Despite these challenges, some managers have been putting better numbers on the scoreboard. Beside Coffey, there’s Ben Melkman, whose Light Sky Macro fund climbed 18% in 2019. Jeff Talpins, who runs 15-year-old Element Capital Management, has been beating his peers for much of the past decade, and his fund rose 12% last year. Even Jones, who struggled for several years, produced an 11% return in 2019 after climbing 10% the prior year.
One thing that’s likely helped some macro funds is that interest rates are finally offering a little action. After modest Fed hikes beginning in 2015, the central bank turned around and cut again in 2019, creating an opening for a big trade on the direction of rates. It may also be that modern macro traders have stopped waiting for the end of the low-interest-rate era in Europe, Japan, and the U.S. They’ve taken the “go-anywhere” mandate of classic macro seriously and scoped out new places to invest.

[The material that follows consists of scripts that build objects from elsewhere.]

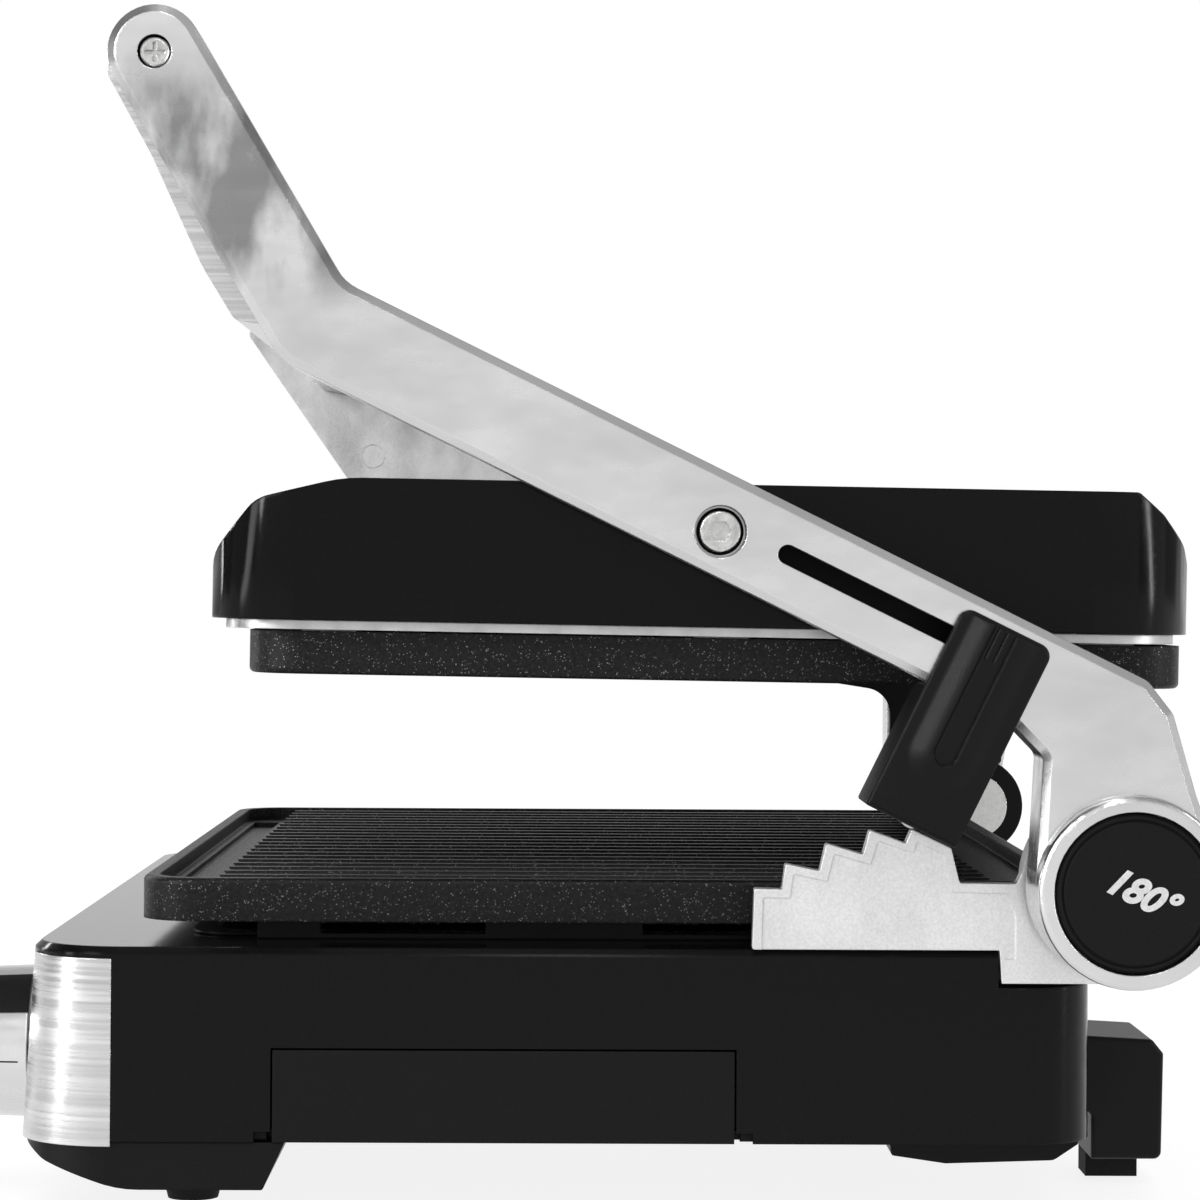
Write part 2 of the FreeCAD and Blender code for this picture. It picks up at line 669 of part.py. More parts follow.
def release_button():
    disc = cyl_x(BUTTON_BACK, BUTTON_FACE, HINGE_Y, HINGE_Z, BUTTON_R)
    disc = beveled(disc, 0.7, edge_in_plane("X", BUTTON_FACE))
    groove = cyl_x(BUTTON_FACE - 0.5, BUTTON_FACE + 1, HINGE_Y, HINGE_Z, 17.9)
    groove = groove.cut(cyl_x(BUTTON_FACE - 1, BUTTON_FACE + 2, HINGE_Y, HINGE_Z, 17.3))
    stem = cyl_x(172.5, BUTTON_BACK + 1, HINGE_Y, HINGE_Z, STEM_R)
    return disc.cut(groove).fuse(stem).removeSplitter()


stem_bore = cyl_x(168, 185, HINGE_Y, HINGE_Z, STEM_R + FIT)
export(hinge_shaft().cut(stem_bore), "hinge_shaft_right")
export(mirrored(hinge_shaft()), "hinge_shaft_left")
export(release_button(), "hinge_button_right")
cap = cyl_x(BUTTON_BACK, BOSS_OUT - 0.3, HINGE_Y, HINGE_Z, LEFT_CAP_R)
export(mirrored(beveled(cap, 0.6, edge_in_plane("X", BOSS_OUT - 0.3))), "hinge_cap_left")

# ---------------------------------------------------------------- arms
low_n = ARM_RISE - ARM_HALF_H
high_n = ARM_RISE + ARM_HALF_H
outer_elbow = meet(on_leg(0, low_n), LEG, on_handle(0, -HANDLE_HALF_H), HANDLE_RUN)
REAR_TOP = (141.9, 133.2)
BOSS_TOP_REAR = (152.8, 106.8)
INNER_REAR = (109.0, 123.0)
INNER_LOW = (115.7, 116.1)
REAR_BEND = (147.1, 126.5)
rear_run = (REAR_TOP[0] - REAR_BEND[0], REAR_TOP[1] - REAR_BEND[1])
rear_top = meet(on_leg(0, high_n), LEG, REAR_BEND, rear_run)
inner_run = (INNER_REAR[0] - INNER_LOW[0], INNER_REAR[1] - INNER_LOW[1])
inner_rear = meet(on_leg(0, low_n), LEG, INNER_LOW, inner_run)



def arm_top(rear_w, tip_r):
    """Outline from the hinge's rear side over the elbow and round the handle end."""
    elbow = meet(on_leg(0, high_n), LEG, on_handle(0, rear_w), HANDLE_RUN)
    return [
        REAR_BEND + (4.0,),
        rear_top + (5.0,),
        elbow + (12.0,),
        on_handle(-HANDLE_HALF_H, rear_w) + (tip_r,),
        on_handle(-HANDLE_HALF_H, -HANDLE_HALF_H) + (tip_r,),
        outer_elbow + (14.0,),
    ]


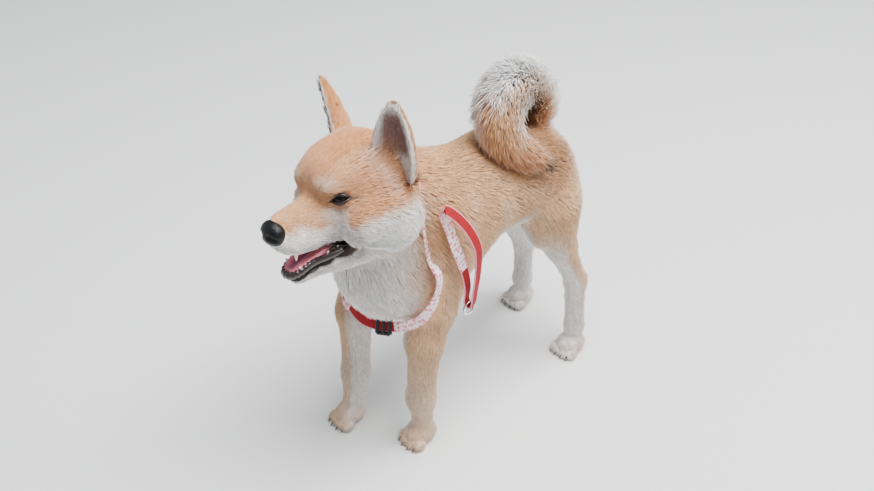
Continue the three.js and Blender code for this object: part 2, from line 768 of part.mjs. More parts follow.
const shiba = new THREE.Group();
for (const [name, piece] of Object.entries(nodes)) {
  const mesh = piece.getMesh();
  const geometry = new THREE.BufferGeometry();
  geometry.setAttribute('position', new THREE.BufferAttribute(new Float32Array(mesh.vertProperties), 3));
  geometry.setIndex(new THREE.BufferAttribute(new Uint32Array(mesh.triVerts), 1));
  geometry.computeVertexNormals();
  const key = Object.keys(looks).find((word) => name.includes(word));
  const color = looks[key] ?? colours.tan;
  const material = new THREE.MeshStandardMaterial({ color, roughness: 0.9, metalness: 0 });
  const object = new THREE.Mesh(geometry, material);
  object.name = name;
  shiba.add(object);
}

const box = new THREE.Box3().setFromObject(shiba);
shiba.position.set(-(box.min.x + box.max.x) / 2, -(box.min.y + box.max.y) / 2, -box.min.z);

export default shiba;
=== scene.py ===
# %% [markdown]
# # A shiba inu puppy in its harness
# The puppy stands on four small paws with its mouth open and its tail curled over its back. The
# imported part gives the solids, out to the tips of the coat. This lesson builds what the eye sees:
# one seamless skin inside them, a coat of solid tufts over it, wet eyes, a pebbled nose, a tongue,
# teeth, claws and a narrow webbing harness.

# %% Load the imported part
import math

import bpy
import numpy as np
import openvdb
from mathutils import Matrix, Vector


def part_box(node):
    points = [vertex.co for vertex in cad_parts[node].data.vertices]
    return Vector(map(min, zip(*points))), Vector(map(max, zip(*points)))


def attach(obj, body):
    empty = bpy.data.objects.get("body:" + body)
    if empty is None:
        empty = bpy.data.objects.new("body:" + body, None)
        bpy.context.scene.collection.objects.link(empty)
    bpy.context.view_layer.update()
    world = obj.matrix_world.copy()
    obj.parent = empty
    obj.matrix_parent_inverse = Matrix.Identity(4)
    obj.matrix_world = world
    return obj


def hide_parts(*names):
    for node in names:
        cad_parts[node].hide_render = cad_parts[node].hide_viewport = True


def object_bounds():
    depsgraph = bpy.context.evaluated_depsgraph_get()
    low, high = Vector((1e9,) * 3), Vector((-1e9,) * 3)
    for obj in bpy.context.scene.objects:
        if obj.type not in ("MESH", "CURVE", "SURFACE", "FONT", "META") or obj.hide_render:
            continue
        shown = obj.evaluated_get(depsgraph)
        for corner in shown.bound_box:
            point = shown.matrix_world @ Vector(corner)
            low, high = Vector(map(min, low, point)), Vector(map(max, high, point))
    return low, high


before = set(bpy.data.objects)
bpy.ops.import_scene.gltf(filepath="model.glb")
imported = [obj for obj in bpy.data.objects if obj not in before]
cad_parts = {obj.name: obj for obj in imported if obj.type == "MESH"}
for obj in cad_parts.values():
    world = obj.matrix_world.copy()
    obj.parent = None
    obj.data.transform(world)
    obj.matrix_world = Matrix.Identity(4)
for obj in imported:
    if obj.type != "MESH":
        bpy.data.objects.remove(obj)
solids_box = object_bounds()
print("nodes in the part:", len(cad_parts))

# %% [markdown]
# ## Two frames
# The puppy was designed in millimetres with its origin on the floor between its paws. The packed
# part is in metres and is centred on its own box. The nose is a plain ball on the solids, so the
# middle of its box tells how far the one frame lies from the other. Every shape below is worked
# out in design millimetres, and one function takes its points into the part's frame.

# %% From design millimetres to the part's metres
MM = 0.001


def turn_about(axis, angle):
    """The 3x3 matrix that turns by an angle about the x, y or z axis, by the right hand."""
    c, s = math.cos(angle), math.sin(angle)
    i, j = {"x": (1, 2), "y": (2, 0), "z": (0, 1)}[axis]
    matrix = np.eye(3)
    matrix[i, i] = matrix[j, j] = c
    matrix[i, j], matrix[j, i] = -s, s
    return matrix


HEAD_PLACE = np.array([10.0, -168.0, 306.0])
HEAD_PITCH, HEAD_ROLL, HEAD_YAW = (math.radians(a) for a in (-7, -8, -2))
HEAD_AXES = turn_about("z", HEAD_YAW) @ turn_about("x", HEAD_PITCH) @ turn_about("y", HEAD_ROLL)
NOSE_MIDDLE = np.array([0.0, -56.5, -21.5])
NOSE_RADII = np.array([12.5, 9.0, 10.5])


def from_head(points):
    """Points of the head's own frame, turned by its three angles and moved to its place."""
    return np.asarray(points, float) @ HEAD_AXES.T + HEAD_PLACE


def to_head(points):
    """The inverse of from_head: less the place, then turned back."""
    return (np.asarray(points, float) - HEAD_PLACE) @ HEAD_AXES


nose_low, nose_high = (np.array(corner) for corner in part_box("nose"))
SHIFT = (nose_low + nose_high) / 2 / MM - from_head(NOSE_MIDDLE)
SHIFT[2] = 0.0


def placed(points):
    """Design millimetres plus the shift, in metres."""
    return (np.asarray(points, float) + SHIFT) * MM


print("shift of the frame in mm:", SHIFT.round(2))

# %% [markdown]
# ## The camera
# The photograph was taken from above and ahead of the puppy's left shoulder, looking down by 35
# degrees, from about a metre away. The lens and place were solved from the four paws and the head.

# %% Camera
CAMERA_PLACE = (562.2, -566.8, 724.8)
CAMERA_LOOK = Vector((-0.6002, 0.5575, -0.5736))
SENSOR_WIDTH, LENS = 36.0, 41.19
camera_data = bpy.data.cameras.new("camera")
camera_data.sensor_width = SENSOR_WIDTH
camera_data.lens = LENS
camera = bpy.data.objects.new("camera", camera_data)
camera.location = placed(CAMERA_PLACE)
camera.rotation_euler = CAMERA_LOOK.to_track_quat("-Z", "Y").to_euler()
bpy.context.scene.collection.objects.link(camera)
bpy.context.scene.camera = camera
print("camera at", [round(c, 3) for c in camera.location])

# %% [markdown]
# ## Forms that melt together
# Flesh has no edges, so the body is described by a field: a function that is below zero inside
# the form and grows by one for each millimetre outwards. Balls and limbs are joined with a soft
# minimum, which fills the crease between two of them as muscle does.

# %% Balls, limbs and their soft union
def ball(middle, radii):
    """An ellipsoid: with q the point in radii from its middle, |q| (|q| - 1) over |q / radii|."""
    middle, radii = np.array(middle, float), np.array(radii, float)

    def field(p):
        q = (p - middle) / radii
        ratio = np.linalg.norm(q, axis=-1)
        slope = np.linalg.norm(q / radii, axis=-1)
        return ratio * (ratio - 1) / np.maximum(slope, 1e-9)

    return field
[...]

Some, like Coffey, focus more on developing markets. While some of his gains came from trading rates in the U.S., he also caught government bond moves in Brazil, Chile, and Russia, according to a person familiar with the firm. Melkman profited by betting on Brazil’s currency, as well as shorting Norwegian bonds, according to investors. (Despite overall U.S. equity gains, he also made money shorting stocks in May when they briefly plunged.)
Others did well by learning to love the market rally. Talpins’s Element made much of its gains from bullish equity wagers. Another advantage has been a heavy investment in technology, with detailed models that, for example, weigh the impact of quantitative traders on the market.
Some managers fundamentally changed the way they invest. Andrew Law decided two years ago, amid losses at his Caxton Associates, that he would put more money on themes that would take two to three months to play out. This was an acknowledgment that quant trading had made shorter-term trades unprofitable, according to investors. Caxton made 19.5% in 2019. Michael Platt, a British macro manager who gained 50% last year, decided his best bet was to stop running outside money. He kicked clients out of his BlueCrest Capital Management a few years ago because, in part, investors wouldn’t stomach how much leverage he wanted to use.
With the divergence of returns among macro funds, it will be harder for macro managers to blame only difficult market conditions. “For the most part, there are always things to do in macro,” says John Sedlack III, an investment manager focused on macro hedge funds at Aberdeen Standard Investments. “For those who purport to not see macro opportunities, it’s likely they haven’t cast a wide enough screen.”